In that regard, it must be stated that the fact that Regulation No 1210/2003 is aimed at transferring frozen assets to the Development Fund cannot justify, as regards the preliminary stage of that transfer, a different interpretation of the concept of ‘freezing’ than that adopted in the context of other regulations relating to restrictive measures which do not provide for such a transfer, particularly since that concept is defined in the same way in most of those regulations.

53

In the light of the foregoing, the answer to the first questions in Cases C‑753/21 and C‑754/21 is that Article 4(2) to (4) and Article 6 of Regulation No 1210/2003 must be interpreted as meaning that the frozen funds and economic resources remain, pending the decision to transfer them to the Development Fund, the property of the natural and legal persons, bodies and entities associated with the regime of the former President Saddam Hussein covered by the freezing.

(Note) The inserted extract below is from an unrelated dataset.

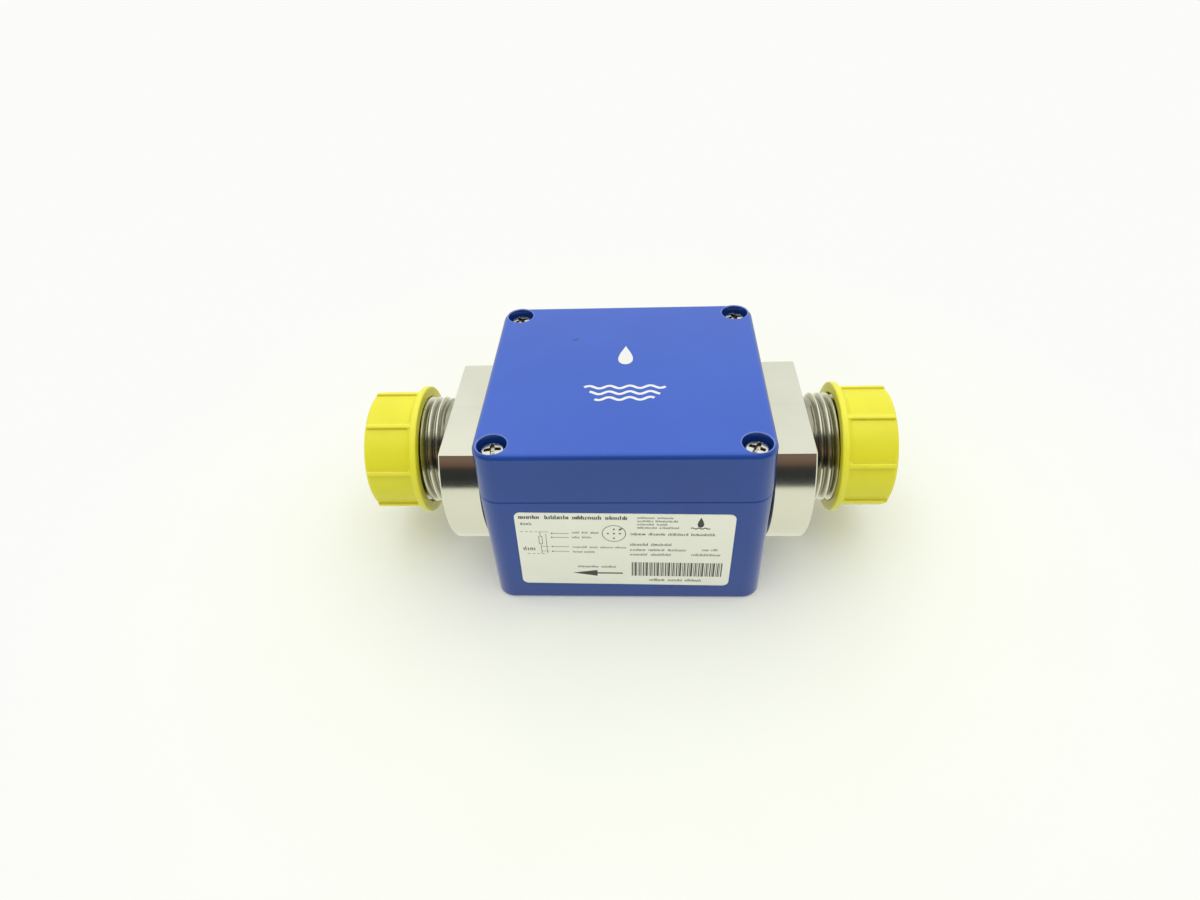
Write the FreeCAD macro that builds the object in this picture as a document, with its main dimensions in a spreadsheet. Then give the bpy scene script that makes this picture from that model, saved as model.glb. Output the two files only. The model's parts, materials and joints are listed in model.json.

The second questions in Cases C‑753/21 and C‑754/21

54

In view of the answer given to the first questions in the present cases, there is no need to answer the second questions.

Costs

55

Since these proceedings are, for the parties to the main proceedings, a step in the action pending before the national court, the decision on costs is a matter for that court. Costs incurred in submitting observations to the Court, other than the costs of those parties, are not recoverable.

 

On those grounds, the Court (Eighth Chamber) hereby rules:

 

Article 4(2) to (4) and Article 6 of Council Regulation (EC) No 1210/2003 of 7 July 2003 concerning certain specific restrictions on economic and financial relations with Iraq and repealing Regulation (EC) No 2465/96, as last amended by Council Regulation (EU) No 85/2013 of 31 January 2013,

 

must be interpreted as meaning that the frozen funds and economic resources remain, pending the decision to transfer them to the successor arrangements to the Development Fund for Iraq, the property of the natural and legal persons, bodies and entities associated with the regime of former President Saddam Hussein covered by the freezing.

 

[Signatures]


( *1 ) Language of the case: French.